State how many lines hold the string "context". Give the number and nothing else.

** start MATERIAL **

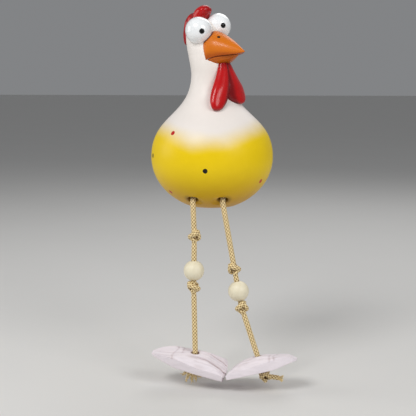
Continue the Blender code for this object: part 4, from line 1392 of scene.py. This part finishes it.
def foot_frame(side):
    """Frame at the foot's underside below the bore: X to the toes, Z up along the bore."""
    foot = FEET[side]
    tilt = Matrix.Rotation(math.radians(-foot["side"] * foot["toes_down"]), 4, "Y")
    roll = Matrix.Rotation(math.radians(foot["front_down"]), 4, "X")
    yaw = Matrix.Rotation(math.radians(foot["yaw"]), 4, "Z")
    ankle = pivot_of("foot_spin_" + side)
    return (Matrix.Translation(ankle) @ tilt @ roll @ yaw
            @ Matrix.Translation((0.0, 0.0, -FOOT_THICKNESS)))


class ChickenFeetOperator(bpy.types.Operator):
    """Cast feet with three toes, carved lines and a countersunk bore"""

    bl_idname = "chicken.feet"
    bl_label = "Feet"

    def execute(self, context):
        """Carve each foot and set it under its ankle."""
        paint = foot_material(context.scene.chicken_foot)
        for side in FEET:
            points, faces, recess_shade = self.carve(FEET[side])
            place = foot_frame(side)
            obj = build_object("carved_foot_" + side, place_all(points, place), faces, paint,
                               {"recess_shade": recess_shade}, 38)
            mouth = place @ Matrix.Translation((0.0, 0.0, FOOT_THICKNESS))
            cut_with(obj, trumpet("bore_" + side, FOOT_BORE_R, FOOT_RIM_R, 0.0022, 0.030, mouth))
            self.shade_bore(obj, mouth)
            smooth(obj, 38)
            finish_piece(obj, "foot_" + side, "foot_paint", "foot_" + side)
        return {"FINISHED"}

    def shade_bore(self, obj, mouth):
        """Add painted shade inside the bore and at its rim."""
        places = vertex_places(obj)
        local = place_all(places, mouth.inverted())
        near = np.linalg.norm(local[:, :2], axis=1)
        values = np.zeros(len(places), dtype=np.float32)
        obj.data.attributes["recess_shade"].data.foreach_get("value", values)
        set_mask(obj.data, "recess_shade", np.maximum(values, smoothstep(0.0046, 0.0031, near)))

    def carve(self, foot):
        """Points, faces and painted-shade mask of one foot, before its bore."""
        heel, reach, front = foot["heel"], foot["reach"], foot["side"]
        half = FOOT_HALF_WIDTH
        top_across = np.linspace(-1.0, 1.0, 81)
        bottom_across = np.linspace(1.0, -1.0, 25)
        widths = ([-heel, -heel * 0.90, -heel * 0.45, reach * 0.20, reach * 0.80, reach],
                  [0.0035, 0.0075, 0.0125, half * 0.95, half, half])
        toe_front = ([0.0, 0.10, 0.30, 0.40, 0.50, 0.66, 0.93, 1.0],
                     [0.985, 1.0, 1.0, 0.88, 0.98, 0.99, 0.98, 0.95])
        toe_back = ([0.0, 0.10, 0.30, 0.40, 0.52, 0.80, 0.92, 1.0],
                    [0.985, 1.0, 1.0, 0.88, 0.97, 0.94, 0.92, 0.89])
        rings, masks = [], []
        for share in 0.5 - 0.5 * np.cos(np.linspace(0.0, math.pi, 120)):
            ring, mask = [], []
            for across, is_top in ((top_across, True), (bottom_across, False)):
                on_front = across * front > 0.0
                toe = np.where(on_front, np.interp(np.abs(across), *toe_front),
                               np.interp(np.abs(across), *toe_back))
                x = -heel + share * (toe * reach + heel)
                middle = -heel + share * (reach + heel)
                width = float(np.interp(middle, *widths))
                notch = 0.0006 * (~on_front) * float(smoothstep(0.010, 0.0115, middle))
                y = across * (width - notch)
                height = self.top_height(x, y, heel, reach, foot["heel_top"])
                groove, lines = self.carved_lines(x, across, share, heel, foot["seed"])
                if is_top:
                    z = height - groove - lines
                    claw = 0.6 * float(smoothstep(0.985, 1.0, share)) * (
                        bell(across, 0.40, 0.05) + bell(across, -0.40, 0.05))
                    # Painted shade: the mask darkens the toe grooves, the carved lines and facets,
                    # and the notches at the toe tips.
                    mask.append(np.clip(groove / 0.0021 + lines / 0.0015 + claw, 0.0, 1.0))
                else:
                    edge = 1.0 - np.abs(across) ** 6
                    z = (0.0005 * edge * bell(across, 0.0, 0.7)
                         + 0.0030 * smoothstep(-heel * 0.30, -heel, x))
                    # Painted shade over the whole underside.
                    mask.append(np.full(len(across), 0.25))
                ring.append(np.stack([x, y, z], axis=1))
            walls = [self.wall(ring[0][-1], ring[1][0]), self.wall(ring[1][-1], ring[0][0])]
            rings.append(np.vstack([ring[0], walls[0], ring[1], walls[1]]))
            masks.append(np.concatenate([mask[0], np.full(3, 0.05), mask[1], np.full(3, 0.05)]))
        points, faces = skin(np.array(rings))
        recess_shade = np.concatenate([np.array(masks).ravel(), [0.1, 0.5]])
        return points, faces, recess_shade

    def wall(self, start, end):
        """Three points down a side wall, bulging a little."""
        shares = np.array((0.15, 0.5, 0.88))[:, None]
        points = start + (end - start) * shares
        points[:, 1] *= 1.0 + 0.012 * np.sin(shares[:, 0] * math.pi)
        return points

    def top_height(self, x, y, heel, reach, heel_top):
        """Height of the foot's top: low heel, hump over the bore, sloping toes, domed across."""
        top = FOOT_THICKNESS
        side = np.interp(x, [-heel * 1.1, -heel, -heel * 0.80, -heel * 0.20, reach * 0.12,
                             reach * 0.42, reach * 0.82, reach],
                         [top * 0.28 * heel_top, top * 0.36 * heel_top, top * 0.66 * heel_top,
                          top * (0.5 + 0.5 * heel_top), top, top * 0.88, top * 0.50,
                          top * 0.20])
        dome = np.interp(np.abs(y) / FOOT_HALF_WIDTH, [0.0, 0.30, 0.62, 1.1],
                         [top * 1.02, top * 1.02, top * 0.80, FOOT_EDGE])
        soft = 0.0007
        return -soft * np.log(np.exp(-side / soft) + np.exp(-dome / soft)) + soft * 0.15

    def carved_lines(self, x, across, share, heel, seed):
        """Depth of the toe grooves and of the finer carved lines and facets."""
        run = float(smoothstep(0.52, 0.80, share))
        groove = 0.0013 * run * (bell(across, 0.40, 0.055) + bell(across, -0.40, 0.055))
        run_long = float(smoothstep(0.50, 0.62, share))
        lines = 0.00022 * run_long * (bell(across, 0.16, 0.03) + bell(across, -0.14, 0.03)
                                      + bell(across, 0.66, 0.03) + bell(across, -0.70, 0.03))
        crease = 0.00045 * bell(x, -heel * 0.46 + 0.0012 * np.sin(across * 3.0), 0.0007)
        step = 0.0004 * bell(x, -0.0105, 0.0009) * (across > -0.2)
        facets, fine = [
            np.array([noise.noise(Vector((float(px) * ahead, float(a) * aside, seed * layer)))
                      for px, a in zip(x, across)])
            for ahead, aside, layer in ((70.0, 3.2, 7.0), (160.0, 9.0, 3.0))]
        lines = lines + crease + step + 0.00070 * np.maximum(facets, 0.0) + 0.00016 * np.abs(fine)
        return groove, lines


# ---------------------------------------------------------------- stage

class ChickenStageOperator(bpy.types.Operator):
    """Pale floor, soft studio light and the camera"""

    bl_idname = "chicken.stage"
    bl_label = "Stage"

    def execute(self, context):
        """Lay the floor, set the lights and aim the camera."""
        stage = context.scene.chicken_stage
        context.scene.view_settings.view_transform = "Standard"
        self.floor(stage)
        self.lights(stage)
        data = bpy.data.cameras.new("camera")
        data.lens = stage.lens
        data.sensor_width = 36.0
        data.sensor_fit = "HORIZONTAL"
        data.clip_start = 0.01
        data.clip_end = 100.0
        camera = link_object("camera", data)
        camera.location = (0.1037, -0.8154, 0.1135)
        camera.rotation_euler = (math.radians(81.94), 0.0, math.radians(7.5))
        context.scene.camera = camera
        return {"FINISHED"}

    def floor(self, stage):
        """Plain matte floor just under the lowest strand."""
        material, tree, shader, place = start_material("pale_floor")
        tint(tree, shader, stage.floor, uneven(tree, place, 6.0, 0.04))
        set_shader(shader, Roughness=0.85)
        low = CAD_BOX[0][2] - 0.0012
        mesh = bpy.data.meshes.new("floor")
        mesh.from_pydata([(-12, -12, low), (12, -12, low), (12, 12, low), (-12, 12, low)], [],
                         [(0, 1, 2, 3)])
        mesh.materials.append(material)
        link_object("floor", mesh)

    def lights(self, stage):
        """Large soft key from the upper left, a fill, a light from behind and pale surroundings."""
        world = bpy.data.worlds.new("surroundings")
        bpy.context.scene.world = world
        world.use_nodes = True
        shade = world.node_tree.nodes["Background"]
        shade.inputs["Color"].default_value = rgba(stage.sky)
        shade.inputs["Strength"].default_value = 0.25
        for name, place, size, power in (
                ("key", (-0.45, -0.85, 0.95), 0.50, stage.key_power),
                ("fill", (0.85, -0.75, 0.65), 0.60, stage.key_power * 0.72),
                ("side", (-1.00, -0.10, 0.30), 0.50, stage.key_power * 0.25),
                ("back", (0.20, 0.90, 0.90), 0.80, stage.key_power * 0.45)):
            data = bpy.data.lights.new(name, "AREA")
            data.shape = "SQUARE"
            data.size = size
            data.energy = power
            light = link_object(name, data)
            light.location = place
            aim = Vector((0.0, -0.02, 0.03)) - Vector(place)
            light.rotation_euler = aim.to_track_quat("-Z", "Y").to_euler()


# ---------------------------------------------------------------- panel and registration

class ChickenPanel(bpy.types.Panel):
    """Settings and pieces of the shelf-sitter chicken"""

    bl_idname = "VIEW3D_PT_chicken"
    bl_label = "Shelf-sitter chicken"
    bl_space_type = "VIEW_3D"
    bl_region_type = "UI"
    bl_category = "Chicken"

    def draw(self, context):
        """List each group of settings and the button of each piece."""
        layout = self.layout
        for group in SETTINGS:
            box = layout.box()
            settings = getattr(context.scene, group)
            for name in settings.__annotations__:
                box.prop(settings, name)
        for operator in OPERATORS:
            layout.operator(operator.bl_idname)


SETTINGS = {
    "chicken_body": ChickenBodySettings, "chicken_face": ChickenFaceSettings,
    "chicken_rope": ChickenRopeSettings, "chicken_foot": ChickenFootSettings,
    "chicken_stage": ChickenStageSettings,
}
OPERATORS = (
    ChickenStageOperator, ChickenBodyOperator, ChickenEyesOperator, ChickenBeakOperator,
    ChickenCombOperator, ChickenWattlesOperator, ChickenRopesOperator, ChickenBeadsOperator,
    ChickenFeetOperator,
)
GROUPS = (build_dot_group, build_mottle_group, build_brush_group, build_fade_group,
          build_ring_group)


def register():
    """Register the settings, operators and panel."""
    for kind in (*SETTINGS.values(), *OPERATORS, ChickenPanel):
        bpy.utils.register_class(kind)
    for name, kind in SETTINGS.items():
        setattr(bpy.types.Scene, name, PointerProperty(type=kind))


def unregister():
    """Remove them again."""
    for name in SETTINGS:
        delattr(bpy.types.Scene, name)
    for kind in (ChickenPanel, *reversed(OPERATORS), *SETTINGS.values()):
        bpy.utils.unregister_class(kind)


def main():
    """Build every piece in order."""
    register()
    for build in GROUPS:
        build()
    for operator in OPERATORS:
        getattr(bpy.ops.chicken, operator.bl_idname.split(".")[1])()
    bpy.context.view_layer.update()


if __name__ == "__main__":
    main()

** end MATERIAL **

TASK RESPONSE: 10